STATED EXERCISE → Reproduce the first line and every line after it, exactly, through the one containing "import math". Leave out the rest.

_ _ _ _ _ _ _

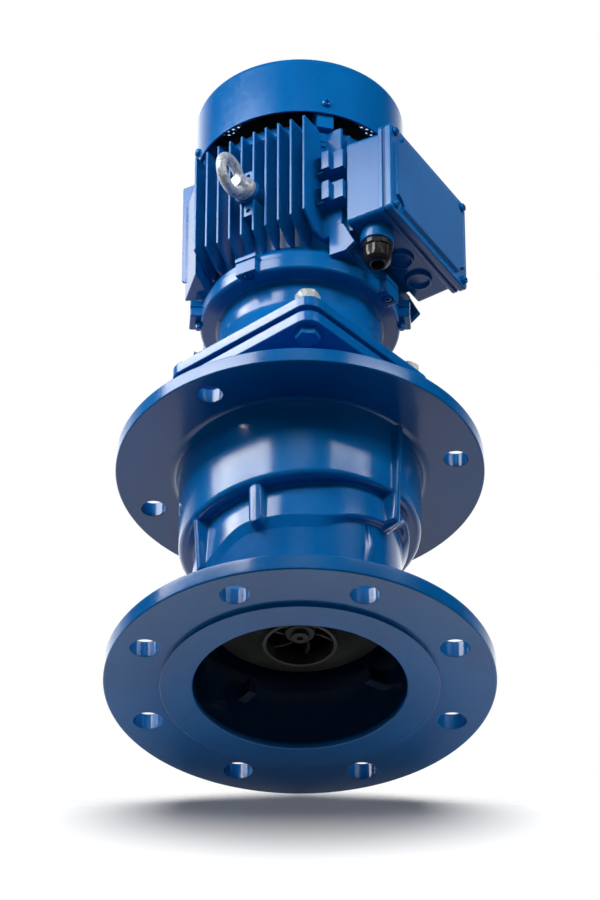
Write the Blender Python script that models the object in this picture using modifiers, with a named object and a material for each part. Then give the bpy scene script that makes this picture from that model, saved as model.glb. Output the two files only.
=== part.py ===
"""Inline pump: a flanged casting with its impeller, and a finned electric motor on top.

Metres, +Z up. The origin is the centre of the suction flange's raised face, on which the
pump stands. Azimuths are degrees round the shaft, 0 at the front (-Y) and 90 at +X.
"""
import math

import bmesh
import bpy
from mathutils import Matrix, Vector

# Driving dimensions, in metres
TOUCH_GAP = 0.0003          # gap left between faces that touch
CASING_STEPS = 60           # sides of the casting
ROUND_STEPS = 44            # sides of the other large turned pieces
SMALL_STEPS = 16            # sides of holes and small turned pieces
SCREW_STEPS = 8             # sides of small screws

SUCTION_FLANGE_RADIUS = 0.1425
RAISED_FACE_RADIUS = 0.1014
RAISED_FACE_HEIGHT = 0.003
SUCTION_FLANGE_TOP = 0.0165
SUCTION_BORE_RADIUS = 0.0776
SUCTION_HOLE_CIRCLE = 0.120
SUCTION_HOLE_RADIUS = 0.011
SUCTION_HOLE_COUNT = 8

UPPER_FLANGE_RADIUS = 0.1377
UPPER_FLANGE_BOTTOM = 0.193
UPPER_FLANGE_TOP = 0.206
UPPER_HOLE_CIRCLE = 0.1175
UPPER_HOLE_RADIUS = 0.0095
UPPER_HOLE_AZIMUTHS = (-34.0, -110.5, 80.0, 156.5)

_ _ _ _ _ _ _

EXERCISE RESPONSE →
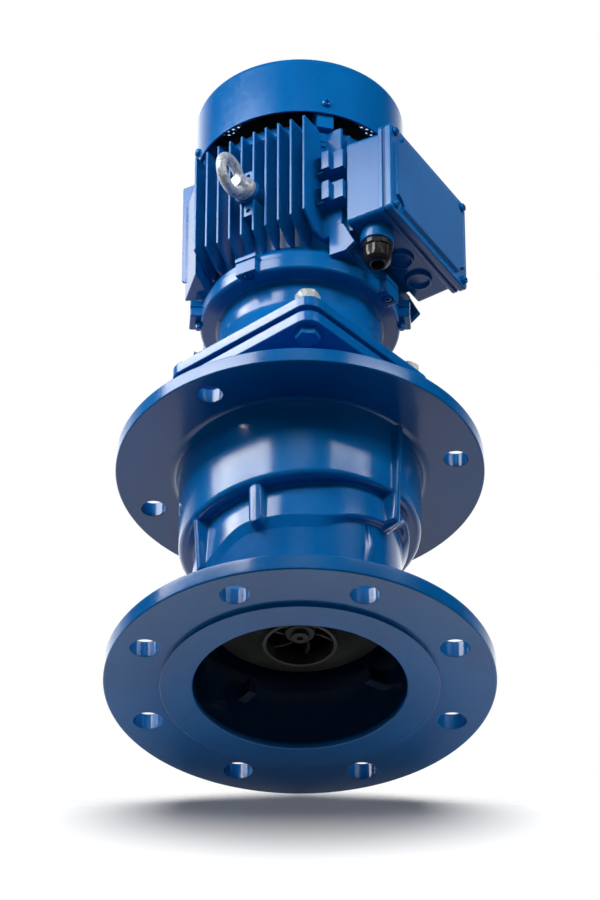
Write the Blender Python script that models the object in this picture using modifiers, with a named object and a material for each part. Then give the bpy scene script that makes this picture from that model, saved as model.glb. Output the two files only.
=== part.py ===
"""Inline pump: a flanged casting with its impeller, and a finned electric motor on top.

Metres, +Z up. The origin is the centre of the suction flange's raised face, on which the
pump stands. Azimuths are degrees round the shaft, 0 at the front (-Y) and 90 at +X.
"""
import math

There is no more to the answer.